----- TASK DATA

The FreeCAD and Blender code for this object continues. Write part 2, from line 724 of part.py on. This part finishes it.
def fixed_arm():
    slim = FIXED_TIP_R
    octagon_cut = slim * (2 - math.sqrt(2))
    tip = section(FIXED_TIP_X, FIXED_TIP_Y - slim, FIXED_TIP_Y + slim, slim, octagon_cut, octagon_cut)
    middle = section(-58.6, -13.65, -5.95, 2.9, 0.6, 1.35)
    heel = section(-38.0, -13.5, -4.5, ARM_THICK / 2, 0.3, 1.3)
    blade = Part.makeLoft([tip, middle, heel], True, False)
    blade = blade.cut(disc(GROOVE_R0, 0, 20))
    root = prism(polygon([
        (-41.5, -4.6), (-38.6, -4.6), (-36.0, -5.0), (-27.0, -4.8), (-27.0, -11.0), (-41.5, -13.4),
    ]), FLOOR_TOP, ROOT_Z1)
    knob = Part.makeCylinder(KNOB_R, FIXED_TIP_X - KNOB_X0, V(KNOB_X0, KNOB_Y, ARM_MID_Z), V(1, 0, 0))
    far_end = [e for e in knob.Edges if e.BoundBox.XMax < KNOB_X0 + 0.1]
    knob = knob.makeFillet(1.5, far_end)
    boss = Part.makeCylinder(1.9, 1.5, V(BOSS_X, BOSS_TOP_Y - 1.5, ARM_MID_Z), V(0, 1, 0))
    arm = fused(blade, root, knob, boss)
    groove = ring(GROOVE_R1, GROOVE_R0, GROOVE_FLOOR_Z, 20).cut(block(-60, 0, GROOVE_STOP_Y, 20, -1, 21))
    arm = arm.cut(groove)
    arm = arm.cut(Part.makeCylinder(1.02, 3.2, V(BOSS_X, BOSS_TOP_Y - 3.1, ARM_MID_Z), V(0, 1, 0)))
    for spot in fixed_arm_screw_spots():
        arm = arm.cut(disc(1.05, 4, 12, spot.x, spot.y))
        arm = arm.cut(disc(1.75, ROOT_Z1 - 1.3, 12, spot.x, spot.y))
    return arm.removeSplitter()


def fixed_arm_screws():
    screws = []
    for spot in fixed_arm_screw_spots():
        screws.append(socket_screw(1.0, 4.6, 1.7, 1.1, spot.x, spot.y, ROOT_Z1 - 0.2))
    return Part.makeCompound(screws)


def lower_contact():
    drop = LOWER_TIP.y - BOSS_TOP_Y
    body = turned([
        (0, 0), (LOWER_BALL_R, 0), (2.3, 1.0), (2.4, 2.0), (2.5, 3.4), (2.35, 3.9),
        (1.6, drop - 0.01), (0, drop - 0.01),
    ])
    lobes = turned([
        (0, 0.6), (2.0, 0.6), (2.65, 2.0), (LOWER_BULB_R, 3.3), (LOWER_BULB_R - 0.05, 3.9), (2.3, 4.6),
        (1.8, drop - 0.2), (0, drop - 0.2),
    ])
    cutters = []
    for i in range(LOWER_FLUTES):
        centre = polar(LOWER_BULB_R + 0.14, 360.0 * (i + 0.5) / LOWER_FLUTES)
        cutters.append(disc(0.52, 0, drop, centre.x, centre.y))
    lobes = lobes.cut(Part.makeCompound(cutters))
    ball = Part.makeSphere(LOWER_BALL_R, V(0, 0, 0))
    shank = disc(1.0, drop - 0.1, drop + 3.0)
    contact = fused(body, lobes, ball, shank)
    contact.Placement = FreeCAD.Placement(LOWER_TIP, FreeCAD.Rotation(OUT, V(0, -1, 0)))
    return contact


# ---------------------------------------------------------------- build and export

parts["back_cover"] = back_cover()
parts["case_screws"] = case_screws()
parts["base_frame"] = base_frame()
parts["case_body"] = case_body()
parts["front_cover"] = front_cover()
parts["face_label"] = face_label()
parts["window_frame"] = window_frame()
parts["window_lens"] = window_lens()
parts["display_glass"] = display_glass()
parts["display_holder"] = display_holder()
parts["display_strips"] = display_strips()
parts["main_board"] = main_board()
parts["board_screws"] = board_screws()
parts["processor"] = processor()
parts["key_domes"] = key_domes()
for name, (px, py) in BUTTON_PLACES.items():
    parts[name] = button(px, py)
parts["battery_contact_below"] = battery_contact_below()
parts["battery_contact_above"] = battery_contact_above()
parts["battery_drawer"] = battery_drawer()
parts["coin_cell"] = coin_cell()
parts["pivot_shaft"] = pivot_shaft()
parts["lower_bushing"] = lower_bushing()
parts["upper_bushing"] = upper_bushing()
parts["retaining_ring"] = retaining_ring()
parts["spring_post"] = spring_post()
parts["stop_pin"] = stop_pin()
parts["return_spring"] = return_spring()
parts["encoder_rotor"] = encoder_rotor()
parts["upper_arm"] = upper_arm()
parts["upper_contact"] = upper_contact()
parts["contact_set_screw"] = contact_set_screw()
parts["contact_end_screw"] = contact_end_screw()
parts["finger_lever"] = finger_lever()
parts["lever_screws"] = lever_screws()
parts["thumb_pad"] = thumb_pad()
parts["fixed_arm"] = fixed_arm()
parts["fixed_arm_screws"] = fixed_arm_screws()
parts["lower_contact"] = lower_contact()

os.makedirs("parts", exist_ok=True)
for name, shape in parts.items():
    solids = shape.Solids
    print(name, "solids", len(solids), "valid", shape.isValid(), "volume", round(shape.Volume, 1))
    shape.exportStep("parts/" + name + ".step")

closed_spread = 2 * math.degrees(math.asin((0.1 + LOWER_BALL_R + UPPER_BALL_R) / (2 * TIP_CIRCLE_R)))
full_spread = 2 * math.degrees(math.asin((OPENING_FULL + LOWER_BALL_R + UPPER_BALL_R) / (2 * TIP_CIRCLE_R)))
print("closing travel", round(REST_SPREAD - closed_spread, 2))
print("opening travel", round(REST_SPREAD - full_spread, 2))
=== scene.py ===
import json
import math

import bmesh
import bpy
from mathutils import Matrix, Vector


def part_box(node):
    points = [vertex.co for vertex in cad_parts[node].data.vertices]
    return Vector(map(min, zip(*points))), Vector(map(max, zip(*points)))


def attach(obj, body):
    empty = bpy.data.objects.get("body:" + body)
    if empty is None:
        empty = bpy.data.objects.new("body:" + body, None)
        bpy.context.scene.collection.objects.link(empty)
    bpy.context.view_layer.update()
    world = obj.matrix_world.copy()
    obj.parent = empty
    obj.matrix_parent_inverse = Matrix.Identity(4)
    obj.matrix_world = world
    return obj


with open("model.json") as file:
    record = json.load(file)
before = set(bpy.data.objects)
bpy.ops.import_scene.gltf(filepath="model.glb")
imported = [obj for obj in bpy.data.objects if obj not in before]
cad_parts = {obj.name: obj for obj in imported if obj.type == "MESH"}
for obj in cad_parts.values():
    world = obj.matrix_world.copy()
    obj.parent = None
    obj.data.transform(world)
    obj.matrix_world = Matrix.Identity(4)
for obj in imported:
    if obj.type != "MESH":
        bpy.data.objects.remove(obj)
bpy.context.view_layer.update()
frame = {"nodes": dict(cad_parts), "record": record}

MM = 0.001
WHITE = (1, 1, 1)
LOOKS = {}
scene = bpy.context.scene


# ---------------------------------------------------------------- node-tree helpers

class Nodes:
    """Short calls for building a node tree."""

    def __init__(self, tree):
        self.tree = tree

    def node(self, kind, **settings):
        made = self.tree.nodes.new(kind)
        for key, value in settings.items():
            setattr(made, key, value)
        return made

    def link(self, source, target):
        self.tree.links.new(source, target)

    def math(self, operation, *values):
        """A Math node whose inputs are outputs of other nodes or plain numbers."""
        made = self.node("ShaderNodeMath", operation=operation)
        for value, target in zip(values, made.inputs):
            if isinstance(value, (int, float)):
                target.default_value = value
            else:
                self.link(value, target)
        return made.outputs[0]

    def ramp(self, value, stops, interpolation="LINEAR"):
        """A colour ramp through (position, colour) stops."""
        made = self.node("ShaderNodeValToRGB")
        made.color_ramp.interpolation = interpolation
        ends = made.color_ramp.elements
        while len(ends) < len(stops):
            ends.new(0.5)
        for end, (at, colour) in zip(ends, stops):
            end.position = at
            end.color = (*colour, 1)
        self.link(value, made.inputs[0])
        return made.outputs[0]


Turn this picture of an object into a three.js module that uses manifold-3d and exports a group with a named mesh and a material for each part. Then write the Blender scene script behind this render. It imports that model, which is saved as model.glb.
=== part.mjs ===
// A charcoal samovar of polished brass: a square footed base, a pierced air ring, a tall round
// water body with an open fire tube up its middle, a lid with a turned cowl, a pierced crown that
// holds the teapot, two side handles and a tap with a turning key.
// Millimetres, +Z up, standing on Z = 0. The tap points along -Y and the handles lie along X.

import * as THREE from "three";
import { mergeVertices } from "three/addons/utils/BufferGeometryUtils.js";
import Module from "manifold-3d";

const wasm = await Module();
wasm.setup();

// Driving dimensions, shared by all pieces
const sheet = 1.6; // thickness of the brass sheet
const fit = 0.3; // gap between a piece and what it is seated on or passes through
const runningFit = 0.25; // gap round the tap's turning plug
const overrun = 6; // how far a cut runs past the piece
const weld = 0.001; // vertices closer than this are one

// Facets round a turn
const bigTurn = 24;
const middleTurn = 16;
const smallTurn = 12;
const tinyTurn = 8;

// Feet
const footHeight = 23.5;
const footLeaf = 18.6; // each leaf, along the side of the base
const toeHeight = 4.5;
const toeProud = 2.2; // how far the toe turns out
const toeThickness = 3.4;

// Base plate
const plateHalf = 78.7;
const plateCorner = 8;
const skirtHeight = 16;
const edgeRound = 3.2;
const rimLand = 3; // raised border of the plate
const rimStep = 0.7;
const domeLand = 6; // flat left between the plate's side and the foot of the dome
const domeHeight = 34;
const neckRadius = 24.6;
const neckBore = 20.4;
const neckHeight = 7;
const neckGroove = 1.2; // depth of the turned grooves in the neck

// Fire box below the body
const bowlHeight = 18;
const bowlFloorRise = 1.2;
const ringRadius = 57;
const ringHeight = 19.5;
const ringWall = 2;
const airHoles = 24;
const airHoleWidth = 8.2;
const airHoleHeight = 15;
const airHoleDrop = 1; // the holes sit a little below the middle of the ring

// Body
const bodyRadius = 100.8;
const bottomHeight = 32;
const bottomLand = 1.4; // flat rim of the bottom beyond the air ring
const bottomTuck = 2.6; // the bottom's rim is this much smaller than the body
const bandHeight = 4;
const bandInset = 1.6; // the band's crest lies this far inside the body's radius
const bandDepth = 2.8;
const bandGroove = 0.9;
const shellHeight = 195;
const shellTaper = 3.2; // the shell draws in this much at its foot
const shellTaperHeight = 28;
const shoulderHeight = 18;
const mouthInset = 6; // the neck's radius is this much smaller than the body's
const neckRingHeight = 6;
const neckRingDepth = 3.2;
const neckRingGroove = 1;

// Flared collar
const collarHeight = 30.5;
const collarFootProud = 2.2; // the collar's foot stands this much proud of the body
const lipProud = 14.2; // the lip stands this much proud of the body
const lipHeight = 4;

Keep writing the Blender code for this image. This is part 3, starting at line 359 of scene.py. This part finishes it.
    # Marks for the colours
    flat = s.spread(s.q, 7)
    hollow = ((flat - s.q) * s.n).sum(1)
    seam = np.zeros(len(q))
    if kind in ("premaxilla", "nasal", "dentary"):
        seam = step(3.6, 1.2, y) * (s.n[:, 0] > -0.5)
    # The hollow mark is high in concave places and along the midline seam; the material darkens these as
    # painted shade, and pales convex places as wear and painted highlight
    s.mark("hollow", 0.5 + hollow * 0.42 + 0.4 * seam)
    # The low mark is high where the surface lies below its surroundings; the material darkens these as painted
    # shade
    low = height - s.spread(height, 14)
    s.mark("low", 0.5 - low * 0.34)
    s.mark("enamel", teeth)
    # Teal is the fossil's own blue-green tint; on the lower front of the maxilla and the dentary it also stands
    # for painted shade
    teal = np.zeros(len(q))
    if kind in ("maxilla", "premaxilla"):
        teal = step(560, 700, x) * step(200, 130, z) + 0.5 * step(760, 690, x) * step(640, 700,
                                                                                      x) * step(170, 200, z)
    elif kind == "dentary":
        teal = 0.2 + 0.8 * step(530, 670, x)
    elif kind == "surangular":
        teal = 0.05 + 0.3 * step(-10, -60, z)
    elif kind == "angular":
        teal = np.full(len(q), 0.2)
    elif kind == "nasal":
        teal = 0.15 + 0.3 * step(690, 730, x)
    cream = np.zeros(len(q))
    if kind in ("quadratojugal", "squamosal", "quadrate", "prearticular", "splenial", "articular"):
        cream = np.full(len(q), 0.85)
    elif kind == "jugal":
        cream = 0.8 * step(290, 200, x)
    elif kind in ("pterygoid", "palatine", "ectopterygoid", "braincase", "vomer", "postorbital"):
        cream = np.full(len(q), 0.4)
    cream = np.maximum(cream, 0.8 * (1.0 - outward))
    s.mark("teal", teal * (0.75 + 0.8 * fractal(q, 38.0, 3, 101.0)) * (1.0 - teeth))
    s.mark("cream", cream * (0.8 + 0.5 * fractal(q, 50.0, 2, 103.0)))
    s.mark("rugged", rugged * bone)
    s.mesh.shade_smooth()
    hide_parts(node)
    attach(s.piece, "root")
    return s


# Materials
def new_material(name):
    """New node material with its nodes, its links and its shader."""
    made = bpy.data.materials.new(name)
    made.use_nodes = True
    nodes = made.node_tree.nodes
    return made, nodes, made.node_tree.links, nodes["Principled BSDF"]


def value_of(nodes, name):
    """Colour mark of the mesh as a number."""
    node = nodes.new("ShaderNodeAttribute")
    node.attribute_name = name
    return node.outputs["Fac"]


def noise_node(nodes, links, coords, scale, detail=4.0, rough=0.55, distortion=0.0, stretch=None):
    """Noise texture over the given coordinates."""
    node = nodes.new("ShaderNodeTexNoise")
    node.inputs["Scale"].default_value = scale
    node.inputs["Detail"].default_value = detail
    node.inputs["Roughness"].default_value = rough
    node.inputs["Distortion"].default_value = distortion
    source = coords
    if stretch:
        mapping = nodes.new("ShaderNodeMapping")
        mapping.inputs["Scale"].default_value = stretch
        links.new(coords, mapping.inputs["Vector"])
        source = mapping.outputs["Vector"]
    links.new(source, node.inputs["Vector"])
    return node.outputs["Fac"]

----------

EXERCISE: In the data above, find the line that contains "imported = [obj" and the line that contains "self.tree.links.new(source, target)". Repeat exactly those lines and every line between them, and only those.

ANSWER FOR THIS EXERCISE:
imported = [obj for obj in bpy.data.objects if obj not in before]
cad_parts = {obj.name: obj for obj in imported if obj.type == "MESH"}
for obj in cad_parts.values():
    world = obj.matrix_world.copy()
    obj.parent = None
    obj.data.transform(world)
    obj.matrix_world = Matrix.Identity(4)
for obj in imported:
    if obj.type != "MESH":
        bpy.data.objects.remove(obj)
bpy.context.view_layer.update()
frame = {"nodes": dict(cad_parts), "record": record}

MM = 0.001
WHITE = (1, 1, 1)
LOOKS = {}
scene = bpy.context.scene


# ---------------------------------------------------------------- node-tree helpers

class Nodes:
    """Short calls for building a node tree."""

    def __init__(self, tree):
        self.tree = tree

    def node(self, kind, **settings):
        made = self.tree.nodes.new(kind)
        for key, value in settings.items():
            setattr(made, key, value)
        return made

    def link(self, source, target):
        self.tree.links.new(source, target)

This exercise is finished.